# start of Materials provided
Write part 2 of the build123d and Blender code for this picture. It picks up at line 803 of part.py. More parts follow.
# end of Materials provided
# start of Materials provided
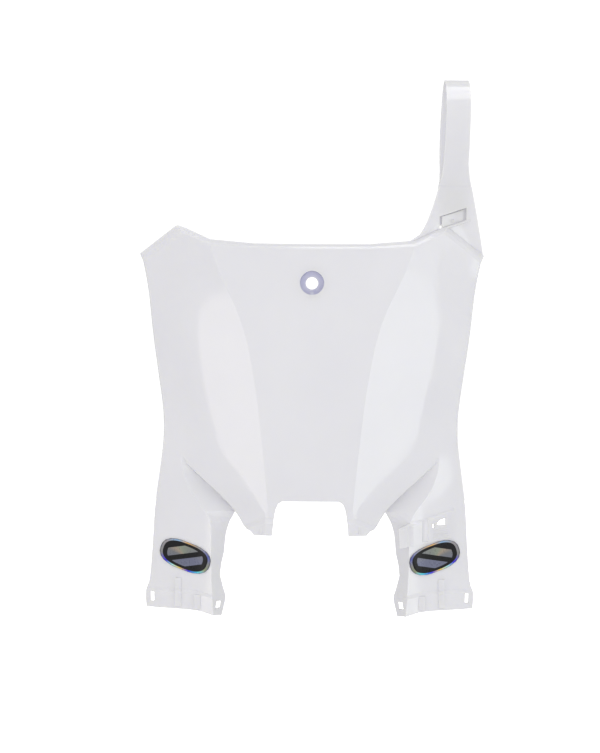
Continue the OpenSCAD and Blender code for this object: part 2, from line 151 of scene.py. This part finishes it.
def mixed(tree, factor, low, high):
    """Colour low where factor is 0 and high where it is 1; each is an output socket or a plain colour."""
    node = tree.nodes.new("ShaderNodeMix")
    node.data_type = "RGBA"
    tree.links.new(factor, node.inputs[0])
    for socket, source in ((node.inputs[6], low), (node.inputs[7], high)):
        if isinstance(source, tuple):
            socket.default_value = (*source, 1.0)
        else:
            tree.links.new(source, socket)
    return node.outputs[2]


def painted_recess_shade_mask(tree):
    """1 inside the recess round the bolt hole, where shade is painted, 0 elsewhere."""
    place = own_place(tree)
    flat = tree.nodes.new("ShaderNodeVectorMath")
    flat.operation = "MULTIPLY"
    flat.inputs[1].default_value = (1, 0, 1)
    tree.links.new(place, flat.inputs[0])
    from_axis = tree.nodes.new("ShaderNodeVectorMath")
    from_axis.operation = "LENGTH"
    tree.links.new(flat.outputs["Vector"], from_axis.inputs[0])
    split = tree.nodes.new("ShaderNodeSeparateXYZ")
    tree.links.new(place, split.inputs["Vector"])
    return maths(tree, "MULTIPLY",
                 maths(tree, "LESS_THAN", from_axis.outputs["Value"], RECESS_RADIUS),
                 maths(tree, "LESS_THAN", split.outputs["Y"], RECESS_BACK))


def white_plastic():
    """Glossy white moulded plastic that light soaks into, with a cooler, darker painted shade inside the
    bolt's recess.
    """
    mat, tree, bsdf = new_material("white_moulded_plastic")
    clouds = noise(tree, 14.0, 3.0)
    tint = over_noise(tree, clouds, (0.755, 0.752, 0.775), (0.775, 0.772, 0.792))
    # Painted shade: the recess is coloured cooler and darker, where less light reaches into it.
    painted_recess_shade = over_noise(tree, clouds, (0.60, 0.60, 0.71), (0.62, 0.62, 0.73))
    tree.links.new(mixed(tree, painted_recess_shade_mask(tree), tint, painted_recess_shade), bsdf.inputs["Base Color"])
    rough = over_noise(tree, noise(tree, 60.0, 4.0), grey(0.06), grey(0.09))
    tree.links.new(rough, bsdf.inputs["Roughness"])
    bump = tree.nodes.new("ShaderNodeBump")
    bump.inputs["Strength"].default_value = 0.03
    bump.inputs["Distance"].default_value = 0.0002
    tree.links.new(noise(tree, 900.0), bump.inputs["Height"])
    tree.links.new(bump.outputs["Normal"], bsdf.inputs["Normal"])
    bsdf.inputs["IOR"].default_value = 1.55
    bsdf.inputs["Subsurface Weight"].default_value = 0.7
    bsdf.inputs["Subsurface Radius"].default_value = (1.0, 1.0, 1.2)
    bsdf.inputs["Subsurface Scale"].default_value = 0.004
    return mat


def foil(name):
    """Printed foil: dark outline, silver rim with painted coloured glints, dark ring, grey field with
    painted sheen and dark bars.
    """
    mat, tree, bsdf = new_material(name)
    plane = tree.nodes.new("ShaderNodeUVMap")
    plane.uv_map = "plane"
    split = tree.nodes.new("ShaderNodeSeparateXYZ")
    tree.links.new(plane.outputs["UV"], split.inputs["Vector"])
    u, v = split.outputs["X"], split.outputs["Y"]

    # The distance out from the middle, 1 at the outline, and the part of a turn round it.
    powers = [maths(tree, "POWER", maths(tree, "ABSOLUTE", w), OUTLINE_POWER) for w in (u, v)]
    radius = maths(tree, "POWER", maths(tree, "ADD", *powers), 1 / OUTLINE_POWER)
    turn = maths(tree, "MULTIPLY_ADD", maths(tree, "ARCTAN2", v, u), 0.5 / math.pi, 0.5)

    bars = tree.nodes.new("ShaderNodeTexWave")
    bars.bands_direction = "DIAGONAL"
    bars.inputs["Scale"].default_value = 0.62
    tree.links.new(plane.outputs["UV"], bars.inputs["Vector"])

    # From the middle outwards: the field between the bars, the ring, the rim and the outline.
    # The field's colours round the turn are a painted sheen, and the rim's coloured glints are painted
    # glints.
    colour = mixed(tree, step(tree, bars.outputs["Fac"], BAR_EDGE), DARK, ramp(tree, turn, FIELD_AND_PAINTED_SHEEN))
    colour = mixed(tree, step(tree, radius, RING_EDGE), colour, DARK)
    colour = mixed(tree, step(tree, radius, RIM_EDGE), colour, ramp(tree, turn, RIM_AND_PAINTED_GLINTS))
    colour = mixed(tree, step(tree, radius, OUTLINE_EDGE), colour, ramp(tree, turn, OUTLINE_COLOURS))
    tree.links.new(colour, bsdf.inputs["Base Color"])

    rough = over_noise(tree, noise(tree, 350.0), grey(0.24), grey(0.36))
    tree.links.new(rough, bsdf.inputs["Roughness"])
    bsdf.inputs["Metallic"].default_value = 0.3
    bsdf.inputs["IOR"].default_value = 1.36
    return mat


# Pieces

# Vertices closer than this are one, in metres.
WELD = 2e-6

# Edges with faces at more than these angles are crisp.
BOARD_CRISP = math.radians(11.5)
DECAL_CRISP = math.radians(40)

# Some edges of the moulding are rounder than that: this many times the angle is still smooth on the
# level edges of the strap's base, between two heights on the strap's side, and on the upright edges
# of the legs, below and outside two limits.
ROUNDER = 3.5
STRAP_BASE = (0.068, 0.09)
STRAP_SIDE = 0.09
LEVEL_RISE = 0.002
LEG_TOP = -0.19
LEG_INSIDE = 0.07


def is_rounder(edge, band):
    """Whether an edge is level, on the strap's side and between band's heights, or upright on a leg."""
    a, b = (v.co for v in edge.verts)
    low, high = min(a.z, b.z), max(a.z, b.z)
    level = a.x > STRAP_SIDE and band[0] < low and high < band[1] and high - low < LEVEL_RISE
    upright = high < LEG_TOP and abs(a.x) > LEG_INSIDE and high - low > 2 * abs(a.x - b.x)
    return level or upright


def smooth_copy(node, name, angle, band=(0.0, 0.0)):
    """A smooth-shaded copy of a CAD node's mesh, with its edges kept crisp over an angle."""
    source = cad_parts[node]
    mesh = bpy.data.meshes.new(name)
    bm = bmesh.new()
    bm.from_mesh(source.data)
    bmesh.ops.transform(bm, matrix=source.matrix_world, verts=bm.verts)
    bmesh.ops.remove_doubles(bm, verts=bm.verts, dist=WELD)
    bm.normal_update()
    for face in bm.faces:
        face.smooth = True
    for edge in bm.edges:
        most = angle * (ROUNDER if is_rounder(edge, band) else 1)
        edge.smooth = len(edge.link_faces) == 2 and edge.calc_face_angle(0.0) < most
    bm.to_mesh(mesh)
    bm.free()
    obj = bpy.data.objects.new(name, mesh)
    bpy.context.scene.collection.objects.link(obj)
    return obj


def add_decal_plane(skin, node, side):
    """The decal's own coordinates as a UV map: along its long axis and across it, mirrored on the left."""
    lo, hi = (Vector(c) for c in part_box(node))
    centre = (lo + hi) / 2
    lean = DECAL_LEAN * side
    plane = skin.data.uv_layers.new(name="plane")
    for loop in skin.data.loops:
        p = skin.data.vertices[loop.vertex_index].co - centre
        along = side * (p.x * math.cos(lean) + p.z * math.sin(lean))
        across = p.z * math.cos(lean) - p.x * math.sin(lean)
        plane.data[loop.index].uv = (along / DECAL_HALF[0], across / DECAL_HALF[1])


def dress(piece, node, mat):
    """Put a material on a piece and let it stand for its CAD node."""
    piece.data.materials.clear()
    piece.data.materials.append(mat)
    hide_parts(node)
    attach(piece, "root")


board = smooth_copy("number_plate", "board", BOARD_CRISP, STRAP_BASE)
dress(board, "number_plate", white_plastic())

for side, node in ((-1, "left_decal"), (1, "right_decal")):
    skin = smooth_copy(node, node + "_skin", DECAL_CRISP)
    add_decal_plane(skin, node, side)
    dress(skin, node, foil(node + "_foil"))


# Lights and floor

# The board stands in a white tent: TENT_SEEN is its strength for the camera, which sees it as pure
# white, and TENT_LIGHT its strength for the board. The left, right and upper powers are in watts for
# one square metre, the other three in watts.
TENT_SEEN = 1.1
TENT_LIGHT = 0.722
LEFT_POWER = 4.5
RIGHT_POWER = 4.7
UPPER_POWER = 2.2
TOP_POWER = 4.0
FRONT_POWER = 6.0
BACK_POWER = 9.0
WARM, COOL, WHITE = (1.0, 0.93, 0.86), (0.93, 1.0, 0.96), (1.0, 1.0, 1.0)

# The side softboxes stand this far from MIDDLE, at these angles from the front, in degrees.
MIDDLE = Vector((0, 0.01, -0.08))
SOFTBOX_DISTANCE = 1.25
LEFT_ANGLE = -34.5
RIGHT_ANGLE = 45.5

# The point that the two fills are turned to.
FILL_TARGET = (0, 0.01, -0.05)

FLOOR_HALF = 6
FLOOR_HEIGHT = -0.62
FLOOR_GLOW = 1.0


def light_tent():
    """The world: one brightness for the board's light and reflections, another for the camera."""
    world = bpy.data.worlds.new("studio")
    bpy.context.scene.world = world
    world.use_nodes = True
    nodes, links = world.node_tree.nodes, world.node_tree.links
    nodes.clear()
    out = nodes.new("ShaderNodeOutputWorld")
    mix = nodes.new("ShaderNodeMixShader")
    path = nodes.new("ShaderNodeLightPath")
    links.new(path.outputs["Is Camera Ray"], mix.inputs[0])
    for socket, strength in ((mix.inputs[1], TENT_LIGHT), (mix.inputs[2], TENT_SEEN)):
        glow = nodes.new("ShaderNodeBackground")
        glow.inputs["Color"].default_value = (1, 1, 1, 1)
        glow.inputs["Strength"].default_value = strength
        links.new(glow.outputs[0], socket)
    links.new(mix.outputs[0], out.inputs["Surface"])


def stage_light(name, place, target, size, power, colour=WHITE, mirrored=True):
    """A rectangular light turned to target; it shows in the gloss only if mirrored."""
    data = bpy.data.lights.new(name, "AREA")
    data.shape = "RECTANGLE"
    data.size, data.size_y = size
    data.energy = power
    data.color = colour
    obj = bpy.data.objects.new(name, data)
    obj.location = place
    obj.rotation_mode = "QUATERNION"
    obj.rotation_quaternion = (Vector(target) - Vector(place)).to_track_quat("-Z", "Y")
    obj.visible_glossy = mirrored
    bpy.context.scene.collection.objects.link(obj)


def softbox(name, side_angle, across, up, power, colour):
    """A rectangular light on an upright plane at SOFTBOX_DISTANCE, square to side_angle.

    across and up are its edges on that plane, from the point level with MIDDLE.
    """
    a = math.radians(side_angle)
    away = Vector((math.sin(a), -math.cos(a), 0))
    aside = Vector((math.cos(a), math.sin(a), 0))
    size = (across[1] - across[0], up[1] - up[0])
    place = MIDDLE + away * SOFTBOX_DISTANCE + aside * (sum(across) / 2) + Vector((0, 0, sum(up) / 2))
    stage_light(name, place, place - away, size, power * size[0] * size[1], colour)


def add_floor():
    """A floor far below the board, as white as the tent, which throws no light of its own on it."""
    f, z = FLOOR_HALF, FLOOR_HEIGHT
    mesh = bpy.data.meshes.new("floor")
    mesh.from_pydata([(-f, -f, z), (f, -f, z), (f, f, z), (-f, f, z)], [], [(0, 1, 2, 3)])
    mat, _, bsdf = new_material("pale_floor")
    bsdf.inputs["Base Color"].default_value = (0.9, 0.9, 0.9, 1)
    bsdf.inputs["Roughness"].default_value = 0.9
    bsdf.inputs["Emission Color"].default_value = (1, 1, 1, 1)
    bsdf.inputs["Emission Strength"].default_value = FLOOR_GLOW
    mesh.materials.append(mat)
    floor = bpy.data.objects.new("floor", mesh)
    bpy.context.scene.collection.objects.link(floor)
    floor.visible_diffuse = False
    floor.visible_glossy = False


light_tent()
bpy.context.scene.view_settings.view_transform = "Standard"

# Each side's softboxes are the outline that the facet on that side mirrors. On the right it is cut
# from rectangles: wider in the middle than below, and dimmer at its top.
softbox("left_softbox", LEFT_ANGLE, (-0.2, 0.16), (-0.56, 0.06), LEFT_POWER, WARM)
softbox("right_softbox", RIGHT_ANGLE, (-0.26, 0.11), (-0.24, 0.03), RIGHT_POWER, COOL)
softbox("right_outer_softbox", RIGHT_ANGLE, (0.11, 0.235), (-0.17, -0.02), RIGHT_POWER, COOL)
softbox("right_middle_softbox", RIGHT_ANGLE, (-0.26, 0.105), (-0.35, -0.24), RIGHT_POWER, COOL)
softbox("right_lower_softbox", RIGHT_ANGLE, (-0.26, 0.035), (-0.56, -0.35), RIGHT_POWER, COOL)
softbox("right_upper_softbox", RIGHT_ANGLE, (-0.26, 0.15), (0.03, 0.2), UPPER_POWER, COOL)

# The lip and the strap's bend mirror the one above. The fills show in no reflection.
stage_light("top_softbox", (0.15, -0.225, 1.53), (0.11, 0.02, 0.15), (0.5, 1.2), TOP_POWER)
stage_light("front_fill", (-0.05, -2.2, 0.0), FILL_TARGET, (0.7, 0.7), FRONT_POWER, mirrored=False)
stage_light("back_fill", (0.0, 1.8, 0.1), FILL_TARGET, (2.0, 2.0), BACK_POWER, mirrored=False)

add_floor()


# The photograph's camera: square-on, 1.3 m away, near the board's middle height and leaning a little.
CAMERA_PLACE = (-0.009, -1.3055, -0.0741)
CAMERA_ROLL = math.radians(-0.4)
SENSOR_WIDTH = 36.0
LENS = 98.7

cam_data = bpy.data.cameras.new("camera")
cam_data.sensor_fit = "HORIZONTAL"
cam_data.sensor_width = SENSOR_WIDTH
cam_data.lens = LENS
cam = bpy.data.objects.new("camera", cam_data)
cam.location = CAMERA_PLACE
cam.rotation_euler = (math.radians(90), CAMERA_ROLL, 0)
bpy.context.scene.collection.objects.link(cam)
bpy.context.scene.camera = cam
# end of Materials provided
> **Required work**
Filter the records down to the lines that contain the string "source", and copy those lines.

> **Expected answer**
    for socket, source in ((node.inputs[6], low), (node.inputs[7], high)):
        if isinstance(source, tuple):
            socket.default_value = (*source, 1.0)
            tree.links.new(source, socket)
    source = cad_parts[node]
    bm.from_mesh(source.data)
    bmesh.ops.transform(bm, matrix=source.matrix_world, verts=bm.verts)